As I say, we are in the Days of the Banger. Just as surely as the leaves turn golden and drift gently from the trees, Autumn brings the Banger. In its most blatant form Bangers are complete strangers altogether to the club they are allegedly members of when togging out in the latter stages of the Championship. Like my uncles who won county finals in a certain county in the 1960s playing as other people. And being marked by other chaps they knew who were playing as other people. A bit like a Paul Auster novel. The surreal spectacle of lots of Dubs trying to batter each other senseless while representing  villages they probably wouldn’t have been able to find on a map. I think it was pay for play, or pints and a big dinner for play, and if you won you had to give your medal to whoever you were supposed to be in reality. Or fiction.

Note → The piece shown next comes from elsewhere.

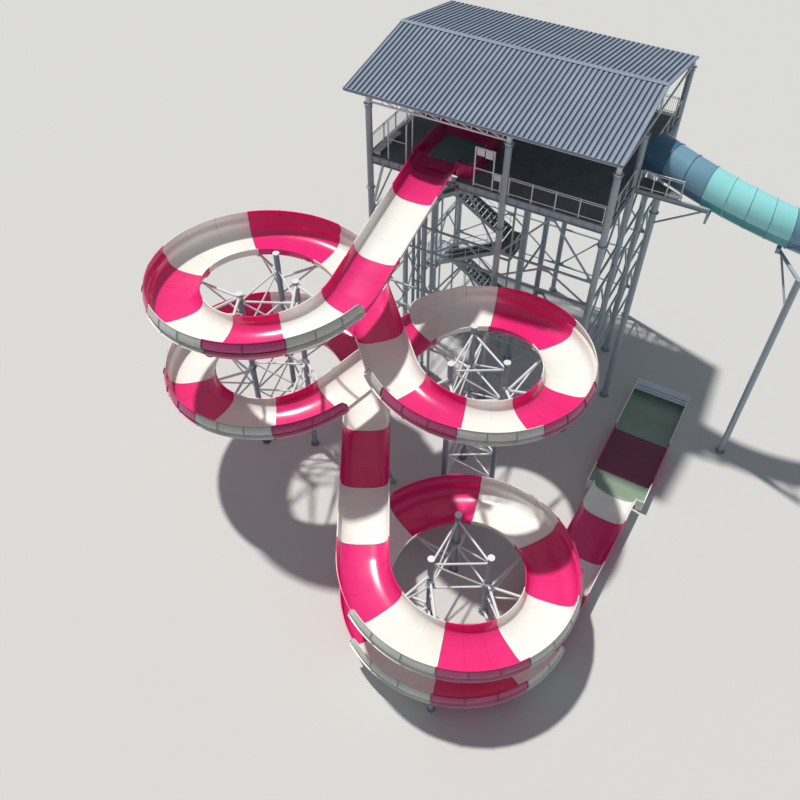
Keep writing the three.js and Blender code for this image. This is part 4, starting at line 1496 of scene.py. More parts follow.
@dataclass
class RunoutLane:
    """Long shallow lane on the ground, moulded in three coloured lengths, with a slatted end."""

    x: Plan = (16.95, 20.48)
    y: Plan = (-3.745, 5.95)
    joints: tuple[float, ...] = (-2.2, 1.4)
    slabs: tuple[float, ...] = (0.5, 0.15, 0.11)
    top: float = 0.9
    floor: float = 0.36
    wall: float = 0.05
    neck: float = 1.36
    middle: float = 18.69

    def length(self, a: float, b: float, mould: Mould) -> list[Piece]:
        """Floor, walls, rims and outer ribs of one length.

        Args:
            a: Its lower Y.
            b: Its upper Y.
            mould: Its colour.

        Returns:
            The parts.
        """
        x0, x1 = self.x
        w = self.wall
        low, high = a + 0.003, b - 0.003
        floor = [block((x0 + w, x1 - w), (low, high), (self.floor - 0.08, self.floor))]
        made = []
        for side, x in ((1, x0), (-1, x1)):
            outline = [(0.0, 0.02), (w, 0.02), (w, self.top - 0.05), (w + 0.02, self.top - 0.02),
                       (w, self.top), (0.0, self.top)]
            made.append(prism(Axis.Y, [(x + side * p, q) for p, q in outline], low, high))
            fillet = [(w, 0.0), (w + 0.2, 0.0), (w + 0.07, 0.05), (w + 0.025, 0.12), (w, 0.24)]
            floor.append(prism(Axis.Y, [(x + side * p, self.floor + q) for p, q in fillet], low, high))
        return paint_all(floor, mould.wet) + paint_all(made, mould.face)

    def build(self) -> None:
        """Model the lane with its stepped neck, its joints and the slabs across its far end."""
        marks = [self.y[0], *self.joints, self.y[1]]
        parts = []
        for a, b, mould in zip(marks, marks[1:], (IN_WHITE, IN_MAGENTA, IN_WHITE)):
            parts += self.length(a, b, mould)
        (x0, x1), (y0, y1) = self.x, self.y
        for a, b in ((x0, self.middle - self.neck), (self.middle + self.neck, x1)):
            front = block((a + 0.004, b - 0.004), (y0, y0 + self.wall), (0.024, self.top - 0.004))
            parts.append(paint(front, WHITE))
        back = block((x0 + 0.004, x1 - 0.004), (y1 - self.wall, y1), (0.024, self.top - 0.006))
        parts.append(paint(back, WHITE))
        sill = block((self.middle - 0.88, self.middle + 0.88), (y0 - 0.12, y0 + 0.12), (0.0, 0.334))
        parts.append(paint(sill, STEEL))
        at = y1 - 0.02
        for width in self.slabs:
            slab = block((x0 + 0.05, x1 - 0.05), (at - width, at), (self.top - 0.12, self.top - 0.03))
            parts.append(paint(slab, RIDGE_PALE))
            at -= width + 0.09
        for mark in self.joints:
            across, up = (x0 + self.wall, x1 - self.wall), (self.floor - 0.02, self.floor + 0.003)
            parts.append(paint(block(across, (mark - 0.01, mark + 0.01), up), SEALANT))
        hand_over(join(parts), "runout_basin", Slot.WHITE, ["runout_lane"])
        water = shaped_grid(20, 40, lambda u, v: Vector((
            x0 + self.wall + 0.02 + (x1 - x0 - 2 * self.wall - 0.04) * u,
            y0 + 0.12 + (y1 - y0 - 0.24) * v, self.floor + 0.1)))
        hand_over(paint(water, SHALLOW), "lane_water", None)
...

Such blatant use of the Banger is rare these days although it is always a danger when playing a ‘culchie’ team made up of public servants (note I said public servants ) or other exiles who keep themselves to themselves other than to brave the savage waters of Dublin hurling. And fair play to them. Except as Lar Foley used to say ‘You’re not winning our fucking championship.’
A more subtle use of the Banger is to place players from higher grades into your second or third teams when there is a chance of winning something. It is an art form that employs the dedication and intelligence of many. And just as in the battle between the intelligence agencies of the Great Powers, where there is intelligence there is counter intelligence.
Agents within the enemy camp are cultivated and recruited on the basis of someone’s son not being picked for the under 8s. Team sheets are sought as eagerly as once were the equations for the hydrogen bomb. Indeed secret filming of matches and training sessions is not unheard of.
And like the battle between the Great Powers, much of it cancels itself out so that after all the jigs and reels the teams actually do line out ‘as selected.’ And a good thing too because a lad that had just wandered in at the last minute might get a right kick up the hole.